The God you are saying could possibly maybe exist isn't a God that any existant religion has found, but rather the one that science may someday find.
Maybe it's not conclusive (is that rush of hormones when you're near someone love, a sickness, or some other emotion?), and maybe we don't have the ability or current understanding to find it (just as ancient people did not have instruments to actually find atoms, although the idea was proposed). But if it physically exists, it should be detectable and ultimately proveable. If it's impossible to detect, or if it doesn't physically exist, then what does the word “exist” mean?
More accurately, if it isn't detectable and has no physical form, why would that make it God? God is supposed to have noticeable impact upon the world, or else he's nothing.

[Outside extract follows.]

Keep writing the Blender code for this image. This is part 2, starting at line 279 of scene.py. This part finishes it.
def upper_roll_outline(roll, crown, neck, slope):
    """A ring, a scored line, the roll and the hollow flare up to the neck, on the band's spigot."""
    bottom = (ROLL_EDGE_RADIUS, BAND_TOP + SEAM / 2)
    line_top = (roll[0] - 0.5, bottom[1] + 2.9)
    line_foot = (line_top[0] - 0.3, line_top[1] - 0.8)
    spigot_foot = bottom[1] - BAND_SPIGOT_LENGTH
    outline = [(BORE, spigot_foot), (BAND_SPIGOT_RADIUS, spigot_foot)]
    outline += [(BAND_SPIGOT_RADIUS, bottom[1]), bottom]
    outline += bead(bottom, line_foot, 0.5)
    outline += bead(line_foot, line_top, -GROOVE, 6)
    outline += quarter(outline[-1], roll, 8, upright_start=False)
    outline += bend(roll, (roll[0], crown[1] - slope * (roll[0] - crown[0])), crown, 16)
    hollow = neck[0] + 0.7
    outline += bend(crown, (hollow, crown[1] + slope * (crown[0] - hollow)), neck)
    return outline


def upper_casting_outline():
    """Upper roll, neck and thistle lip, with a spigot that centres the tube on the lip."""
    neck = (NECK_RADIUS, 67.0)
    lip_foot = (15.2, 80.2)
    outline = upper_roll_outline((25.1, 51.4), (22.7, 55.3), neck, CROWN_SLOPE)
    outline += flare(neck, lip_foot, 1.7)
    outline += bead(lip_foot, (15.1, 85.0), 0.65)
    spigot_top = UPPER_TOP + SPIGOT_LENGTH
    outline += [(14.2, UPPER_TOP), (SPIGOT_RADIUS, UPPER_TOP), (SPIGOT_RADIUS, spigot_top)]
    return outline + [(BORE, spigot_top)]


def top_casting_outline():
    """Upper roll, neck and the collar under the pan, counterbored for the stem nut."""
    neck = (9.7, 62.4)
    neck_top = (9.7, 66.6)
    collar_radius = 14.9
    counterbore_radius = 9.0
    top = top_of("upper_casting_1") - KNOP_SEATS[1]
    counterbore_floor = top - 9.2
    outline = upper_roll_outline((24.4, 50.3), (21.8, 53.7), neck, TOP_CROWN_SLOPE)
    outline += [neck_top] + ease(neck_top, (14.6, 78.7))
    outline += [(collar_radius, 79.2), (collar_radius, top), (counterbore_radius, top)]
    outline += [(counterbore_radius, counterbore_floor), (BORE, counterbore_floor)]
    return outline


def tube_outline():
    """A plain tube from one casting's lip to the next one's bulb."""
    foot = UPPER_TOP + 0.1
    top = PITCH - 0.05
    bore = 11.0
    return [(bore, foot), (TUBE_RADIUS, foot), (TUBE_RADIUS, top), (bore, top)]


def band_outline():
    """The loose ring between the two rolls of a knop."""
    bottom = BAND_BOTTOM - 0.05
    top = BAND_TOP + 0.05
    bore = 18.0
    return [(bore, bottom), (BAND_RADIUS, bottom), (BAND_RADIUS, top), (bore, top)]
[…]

As for love, more things are being found out about it all the time. But it does rationally make sense for a species that is as cerebral as us would have to have a mental connection that is enjoyable when finding a partner. There is also a sensory component that we're only beginning to understand. All of it is almost certainly explicable in evolutionary terms.
Religion has an explicable evolutionary cause as well. It's rooted in tribalism and in the need to fill in the gaps of our knowledge with something that makes sense to us. It helps to differentiate between us and them. It enforces rules of societal behavior. It is a useful tool.

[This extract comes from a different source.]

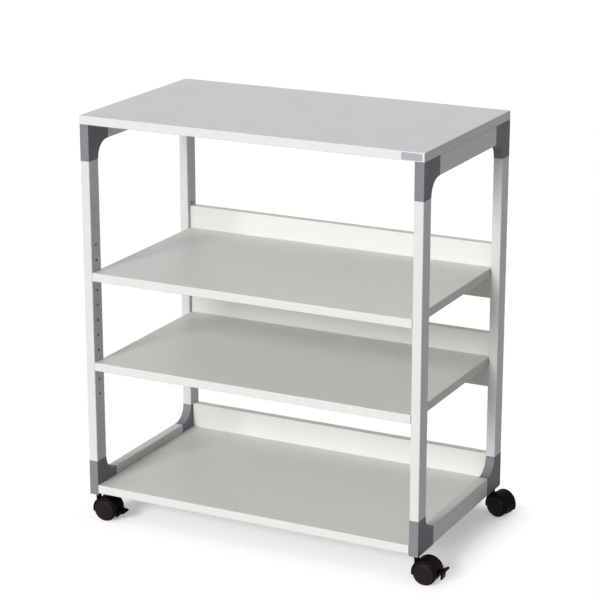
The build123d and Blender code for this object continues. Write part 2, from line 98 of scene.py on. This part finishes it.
@dataclass
class NodeBench:
    """Adds nodes to one shader tree and joins them up."""

    tree: bpy.types.NodeTree
    column: int = 0
    column_width: int = 200

    def add(self, kind: str, settings: dict[str, object] | None = None, **inputs: Value) -> bpy.types.Node:
        """Adds a node.

        Args:
            kind: The node's type, such as "ShaderNodeTexNoise".
            settings: Values for the node's own properties.
            **inputs: Values or output sockets for the inputs. An underscore in a name stands for a space.

        Returns:
            The new node.
        """
        node = self.tree.nodes.new(kind)
        node.location = (self.column * self.column_width, 0)
        self.column += 1
        for name, value in (settings or {}).items():
            setattr(node, name, value)
        for name, value in inputs.items():
            self.feed(node, name.replace("_", " "), value)
        return node

    def feed(self, node: bpy.types.Node, name: str, value: Value) -> None:
        """Sets an input, or links an output socket to it.

        Args:
            node: The node whose input it is.
            name: The input's name, or "in 0", "in 1" and so on for an input by its place.
            value: A constant, or an output socket.
        """
        socket = node.inputs[int(name[3:])] if name.startswith("in ") else node.inputs[name]
        if isinstance(value, bpy.types.NodeSocket):
            self.tree.links.new(value, socket)
        else:
            socket.default_value = value

    def math(self, operation: str, first: Value, second: Value = 0.0) -> bpy.types.NodeSocket:
        """Adds a Math node and returns its output."""
        node = self.add("ShaderNodeMath", {"operation": operation}, in_0=first, in_1=second)
        return node.outputs[0]

    def vector(self, operation: str, first: Value, second: Value = (0.0, 0.0, 0.0)) -> bpy.types.Node:
        """Adds a Vector Math node and returns it."""
        return self.add("ShaderNodeVectorMath", {"operation": operation}, in_0=first, in_1=second)

    def spread(
        self, value: Value, low: float, high: float, to_low: Value, to_high: Value
    ) -> bpy.types.NodeSocket:
        """Adds a clamped Map Range node and returns its output."""
        limits = {"From_Min": low, "From_Max": high, "To_Min": to_low, "To_Max": to_high}
        return self.add("ShaderNodeMapRange", None, Value=value, **limits).outputs[0]

    def swing(
        self, value: Value, middle: Value, reach: Value, low: float = 0.3, high: float = 0.7
    ) -> bpy.types.NodeSocket:
        """Turns a value into one that swings about a middle.

        Args:
            value: A value that runs from low to high, such as noise.
            middle: The middle of the result.
            reach: How far the result swings to each side.
            low: The value that gives the lowest result.
            high: The value that gives the highest result.

        Returns:
            The swinging value.
        """
        least = self.math("SUBTRACT", middle, reach)
        most = self.math("ADD", middle, reach)
        return self.spread(value, low, high, least, most)

    def tint(self, blend: str, amount: Value, first: Value, second: Value) -> bpy.types.NodeSocket:
        """Adds a Mix node for colours, by the places of its colour sockets, and returns its output."""
        settings = {"data_type": "RGBA", "blend_type": blend}
        return self.add("ShaderNodeMix", settings, in_0=amount, in_6=first, in_7=second).outputs[2]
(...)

I do get it, by the way. I know my way of looking at the world is not significantly more rational than many other perspectives.
But I can't shake it: To me Religion is immune from science because it's a fixed game. They make the rules, so they can prevent it from ever being analyzed. God is unprovable because that's how he is envisioned by those who believe in Him. The miracles are safely locked away in anecdotal historical accounts, contact with Him is entirely limited to the mind of the individual.
You can't prove it because it's anti-science. I don't mean against it, I mean it's the opposite of it.